**RECORDS FOR THE EXERCISE:**
________________
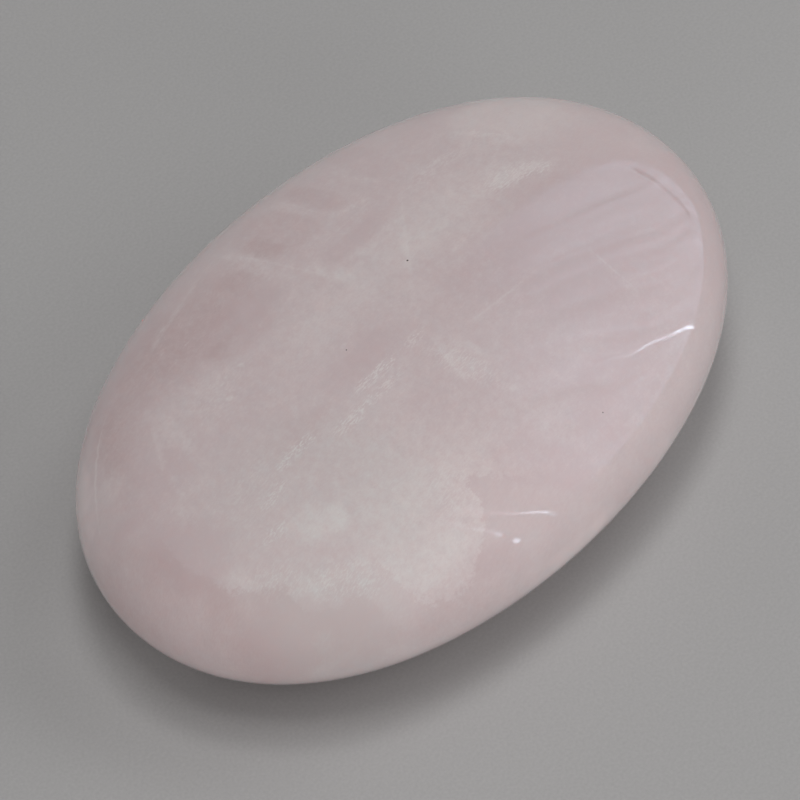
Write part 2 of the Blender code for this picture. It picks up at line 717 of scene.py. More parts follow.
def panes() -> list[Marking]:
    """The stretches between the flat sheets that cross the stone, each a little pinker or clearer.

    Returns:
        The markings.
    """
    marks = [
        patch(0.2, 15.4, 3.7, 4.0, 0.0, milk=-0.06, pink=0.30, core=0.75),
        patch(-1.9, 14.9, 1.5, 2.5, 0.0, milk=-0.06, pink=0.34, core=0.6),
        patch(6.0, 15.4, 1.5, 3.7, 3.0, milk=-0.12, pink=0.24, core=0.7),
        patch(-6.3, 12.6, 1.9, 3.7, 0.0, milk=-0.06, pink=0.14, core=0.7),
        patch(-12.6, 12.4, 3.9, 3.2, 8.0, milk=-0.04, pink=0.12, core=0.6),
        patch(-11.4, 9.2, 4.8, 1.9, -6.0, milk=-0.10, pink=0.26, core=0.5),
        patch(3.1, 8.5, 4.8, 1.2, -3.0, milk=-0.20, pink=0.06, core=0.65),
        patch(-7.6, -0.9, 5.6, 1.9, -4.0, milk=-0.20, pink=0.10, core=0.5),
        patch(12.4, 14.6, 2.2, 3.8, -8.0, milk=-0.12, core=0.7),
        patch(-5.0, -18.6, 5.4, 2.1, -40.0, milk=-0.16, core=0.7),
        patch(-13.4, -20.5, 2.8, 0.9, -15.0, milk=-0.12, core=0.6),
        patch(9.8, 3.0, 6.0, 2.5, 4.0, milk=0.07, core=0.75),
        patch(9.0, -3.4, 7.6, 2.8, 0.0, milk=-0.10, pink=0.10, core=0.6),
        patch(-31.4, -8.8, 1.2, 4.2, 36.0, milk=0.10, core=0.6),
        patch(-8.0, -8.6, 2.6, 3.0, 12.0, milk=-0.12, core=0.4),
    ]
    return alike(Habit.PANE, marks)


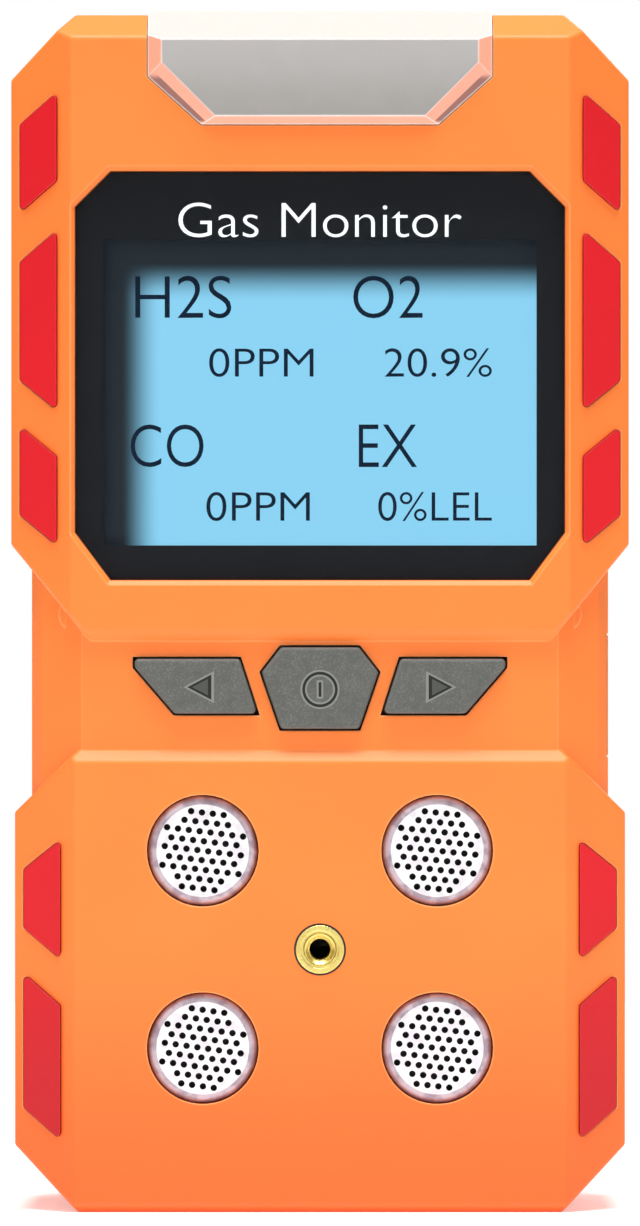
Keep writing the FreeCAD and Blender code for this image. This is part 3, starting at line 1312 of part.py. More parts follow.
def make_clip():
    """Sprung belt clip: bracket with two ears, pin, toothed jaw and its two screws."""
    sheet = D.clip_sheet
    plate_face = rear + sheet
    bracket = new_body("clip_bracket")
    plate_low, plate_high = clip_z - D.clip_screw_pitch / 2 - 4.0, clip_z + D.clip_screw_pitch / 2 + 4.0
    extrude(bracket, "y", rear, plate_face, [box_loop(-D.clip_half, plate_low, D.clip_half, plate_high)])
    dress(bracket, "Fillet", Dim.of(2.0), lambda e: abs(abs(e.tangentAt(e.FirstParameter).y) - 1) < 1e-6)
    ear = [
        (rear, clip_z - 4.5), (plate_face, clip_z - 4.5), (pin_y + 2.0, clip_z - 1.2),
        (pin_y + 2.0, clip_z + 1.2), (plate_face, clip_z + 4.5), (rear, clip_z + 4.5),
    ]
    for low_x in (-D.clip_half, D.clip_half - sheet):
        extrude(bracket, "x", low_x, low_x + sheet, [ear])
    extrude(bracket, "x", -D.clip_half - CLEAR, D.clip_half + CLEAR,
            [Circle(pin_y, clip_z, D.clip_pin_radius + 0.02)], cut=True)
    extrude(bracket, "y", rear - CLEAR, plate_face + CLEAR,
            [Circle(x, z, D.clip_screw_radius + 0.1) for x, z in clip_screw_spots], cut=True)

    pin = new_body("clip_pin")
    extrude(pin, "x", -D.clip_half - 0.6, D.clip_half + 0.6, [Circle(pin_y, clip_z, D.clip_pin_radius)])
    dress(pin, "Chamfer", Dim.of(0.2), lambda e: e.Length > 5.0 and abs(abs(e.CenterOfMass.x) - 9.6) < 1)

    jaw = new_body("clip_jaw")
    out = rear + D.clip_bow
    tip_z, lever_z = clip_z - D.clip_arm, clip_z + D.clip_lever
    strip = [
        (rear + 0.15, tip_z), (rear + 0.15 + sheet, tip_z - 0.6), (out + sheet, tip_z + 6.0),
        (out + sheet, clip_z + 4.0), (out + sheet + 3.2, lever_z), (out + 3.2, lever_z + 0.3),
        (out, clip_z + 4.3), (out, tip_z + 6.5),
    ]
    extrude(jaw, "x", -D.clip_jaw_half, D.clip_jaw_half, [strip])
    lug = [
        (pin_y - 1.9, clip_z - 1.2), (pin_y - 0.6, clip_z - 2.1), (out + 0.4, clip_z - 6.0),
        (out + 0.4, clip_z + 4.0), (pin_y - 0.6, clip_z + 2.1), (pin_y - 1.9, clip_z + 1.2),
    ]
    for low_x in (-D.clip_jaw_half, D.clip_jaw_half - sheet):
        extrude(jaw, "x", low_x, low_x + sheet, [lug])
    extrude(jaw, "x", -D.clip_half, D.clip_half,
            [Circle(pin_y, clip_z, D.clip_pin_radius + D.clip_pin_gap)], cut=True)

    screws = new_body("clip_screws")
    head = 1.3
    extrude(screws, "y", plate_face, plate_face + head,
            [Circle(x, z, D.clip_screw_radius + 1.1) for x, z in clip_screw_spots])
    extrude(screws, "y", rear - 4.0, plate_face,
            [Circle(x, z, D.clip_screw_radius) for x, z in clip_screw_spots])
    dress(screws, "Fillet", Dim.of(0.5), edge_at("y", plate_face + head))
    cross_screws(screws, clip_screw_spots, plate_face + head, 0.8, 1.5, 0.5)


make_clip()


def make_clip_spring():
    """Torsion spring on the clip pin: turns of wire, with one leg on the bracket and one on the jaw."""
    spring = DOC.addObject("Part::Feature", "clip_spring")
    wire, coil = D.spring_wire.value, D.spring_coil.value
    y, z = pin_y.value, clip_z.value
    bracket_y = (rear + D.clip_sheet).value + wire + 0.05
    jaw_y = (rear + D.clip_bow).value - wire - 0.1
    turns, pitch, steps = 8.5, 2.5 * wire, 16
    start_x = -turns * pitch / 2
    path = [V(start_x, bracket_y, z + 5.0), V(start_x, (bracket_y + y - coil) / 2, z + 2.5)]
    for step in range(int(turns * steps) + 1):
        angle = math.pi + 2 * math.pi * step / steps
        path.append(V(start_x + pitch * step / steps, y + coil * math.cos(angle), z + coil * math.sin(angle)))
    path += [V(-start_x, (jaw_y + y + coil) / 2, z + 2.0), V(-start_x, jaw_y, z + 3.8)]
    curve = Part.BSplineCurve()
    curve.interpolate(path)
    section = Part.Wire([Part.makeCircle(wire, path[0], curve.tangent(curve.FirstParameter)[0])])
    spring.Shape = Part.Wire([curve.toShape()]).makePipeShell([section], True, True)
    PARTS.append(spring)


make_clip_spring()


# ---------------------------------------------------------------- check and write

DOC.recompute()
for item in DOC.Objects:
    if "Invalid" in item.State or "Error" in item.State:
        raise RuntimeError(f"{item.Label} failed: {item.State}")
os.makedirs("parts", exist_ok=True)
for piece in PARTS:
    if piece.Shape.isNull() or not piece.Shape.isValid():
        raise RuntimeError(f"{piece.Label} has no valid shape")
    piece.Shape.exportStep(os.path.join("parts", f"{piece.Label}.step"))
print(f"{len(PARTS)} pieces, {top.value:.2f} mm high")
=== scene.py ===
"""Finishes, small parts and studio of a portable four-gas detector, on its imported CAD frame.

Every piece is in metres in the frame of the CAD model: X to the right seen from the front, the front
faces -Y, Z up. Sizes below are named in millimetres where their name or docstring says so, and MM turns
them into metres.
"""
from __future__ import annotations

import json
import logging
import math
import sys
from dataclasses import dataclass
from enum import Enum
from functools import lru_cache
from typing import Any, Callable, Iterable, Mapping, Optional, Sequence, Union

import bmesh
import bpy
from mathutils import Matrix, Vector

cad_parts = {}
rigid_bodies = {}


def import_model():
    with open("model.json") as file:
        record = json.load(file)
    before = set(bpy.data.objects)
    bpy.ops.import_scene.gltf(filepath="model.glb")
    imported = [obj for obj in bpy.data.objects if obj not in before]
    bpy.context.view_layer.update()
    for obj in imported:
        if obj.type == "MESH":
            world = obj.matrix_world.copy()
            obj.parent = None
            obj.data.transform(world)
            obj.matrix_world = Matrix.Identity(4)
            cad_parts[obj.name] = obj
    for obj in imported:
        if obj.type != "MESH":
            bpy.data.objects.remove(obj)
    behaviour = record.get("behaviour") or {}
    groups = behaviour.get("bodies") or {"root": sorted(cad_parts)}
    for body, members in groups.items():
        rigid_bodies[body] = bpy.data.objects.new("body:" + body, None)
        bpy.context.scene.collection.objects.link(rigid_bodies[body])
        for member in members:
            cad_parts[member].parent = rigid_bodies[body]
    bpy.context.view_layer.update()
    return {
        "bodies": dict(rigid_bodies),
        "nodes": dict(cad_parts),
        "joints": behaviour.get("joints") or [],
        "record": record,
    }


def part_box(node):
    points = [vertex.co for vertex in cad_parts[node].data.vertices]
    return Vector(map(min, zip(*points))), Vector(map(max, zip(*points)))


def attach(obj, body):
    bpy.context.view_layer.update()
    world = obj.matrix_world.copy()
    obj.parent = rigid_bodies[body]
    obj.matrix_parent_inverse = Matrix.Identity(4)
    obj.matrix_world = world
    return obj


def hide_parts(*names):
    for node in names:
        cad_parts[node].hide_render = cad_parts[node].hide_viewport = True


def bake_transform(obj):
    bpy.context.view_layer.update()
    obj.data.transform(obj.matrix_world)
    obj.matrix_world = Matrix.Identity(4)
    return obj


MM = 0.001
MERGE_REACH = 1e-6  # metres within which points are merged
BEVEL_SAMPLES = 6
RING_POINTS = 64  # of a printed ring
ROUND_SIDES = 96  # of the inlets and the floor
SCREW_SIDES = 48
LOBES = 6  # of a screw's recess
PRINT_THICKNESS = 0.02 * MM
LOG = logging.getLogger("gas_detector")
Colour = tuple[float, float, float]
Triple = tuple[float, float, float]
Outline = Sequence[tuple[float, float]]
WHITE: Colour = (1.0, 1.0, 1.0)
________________
**SET TASK:**
Out of the data above, set down the lines from the one with "DOC.recompute()" to the one with "before = set(bpy.data.objects)", both included, exactly as written and with no additions.

**COMPLETE OUTPUT:**
DOC.recompute()
for item in DOC.Objects:
    if "Invalid" in item.State or "Error" in item.State:
        raise RuntimeError(f"{item.Label} failed: {item.State}")
os.makedirs("parts", exist_ok=True)
for piece in PARTS:
    if piece.Shape.isNull() or not piece.Shape.isValid():
        raise RuntimeError(f"{piece.Label} has no valid shape")
    piece.Shape.exportStep(os.path.join("parts", f"{piece.Label}.step"))
print(f"{len(PARTS)} pieces, {top.value:.2f} mm high")
=== scene.py ===
"""Finishes, small parts and studio of a portable four-gas detector, on its imported CAD frame.

Every piece is in metres in the frame of the CAD model: X to the right seen from the front, the front
faces -Y, Z up. Sizes below are named in millimetres where their name or docstring says so, and MM turns
them into metres.
"""
from __future__ import annotations

import json
import logging
import math
import sys
from dataclasses import dataclass
from enum import Enum
from functools import lru_cache
from typing import Any, Callable, Iterable, Mapping, Optional, Sequence, Union

import bmesh
import bpy
from mathutils import Matrix, Vector

cad_parts = {}
rigid_bodies = {}


def import_model():
    with open("model.json") as file:
        record = json.load(file)
    before = set(bpy.data.objects)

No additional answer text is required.